By the same token, Shih points to an emerging approach among Taiwanese scholars to look at local arts through a comparative lens that includes the arts of Japan, Korea and mainland China. “By transcending local limits, approaches with an East Asian perspective are likely to open up a brand new scope for Taiwanese art history research,” he says, explaining that such study would contribute to a better understanding of Taiwanese culture and that of Asia.
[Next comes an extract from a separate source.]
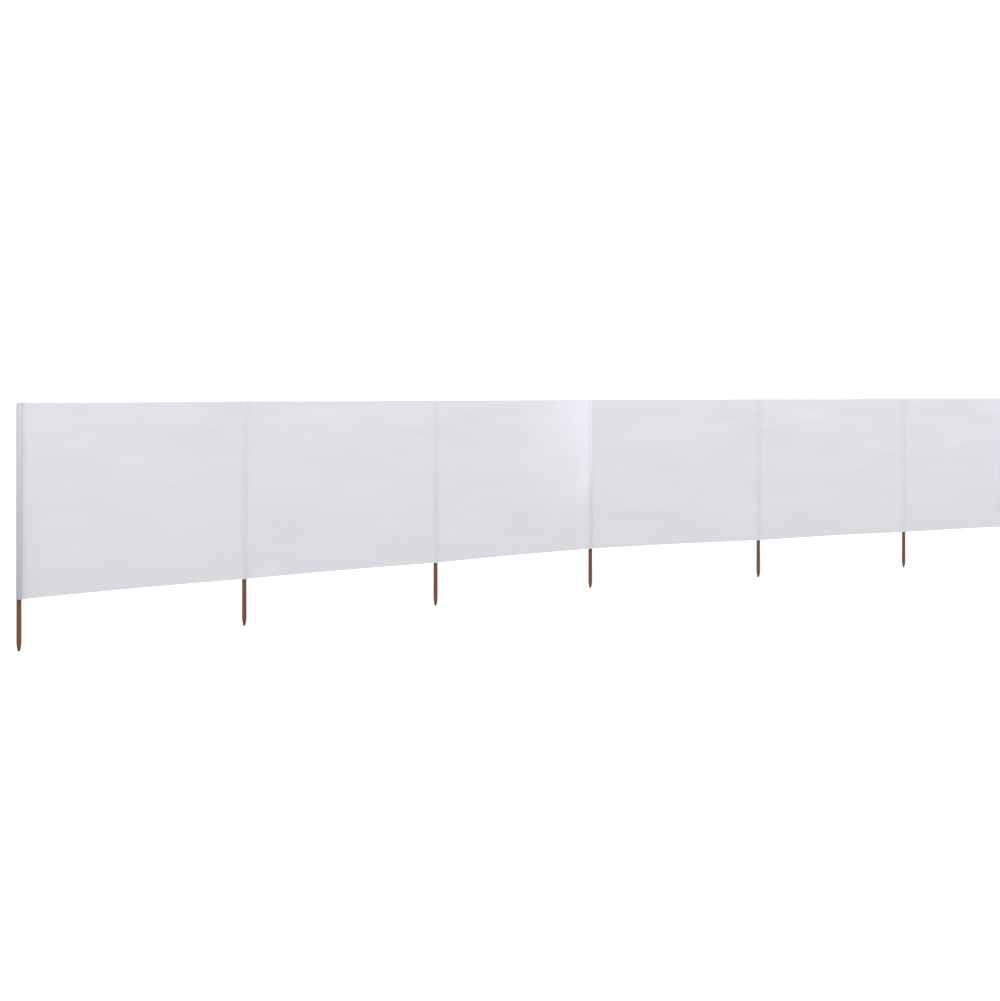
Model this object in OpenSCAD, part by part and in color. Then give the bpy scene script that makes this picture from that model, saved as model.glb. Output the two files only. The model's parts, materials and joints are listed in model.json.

Referring to the “sudden” appearance of the NPM’s unparalleled collection of Chinese art in Taiwan, Shih says the establishment of the museum was something totally unforeseeable during the Japanese era. While that accident of history meant that a Chinese view of art dominated local art scholarship for several decades following the late 1940s, a wider, more ambitious perspective has been developing in recent years, one that explores local roots on the one hand and embraces Asia on the other.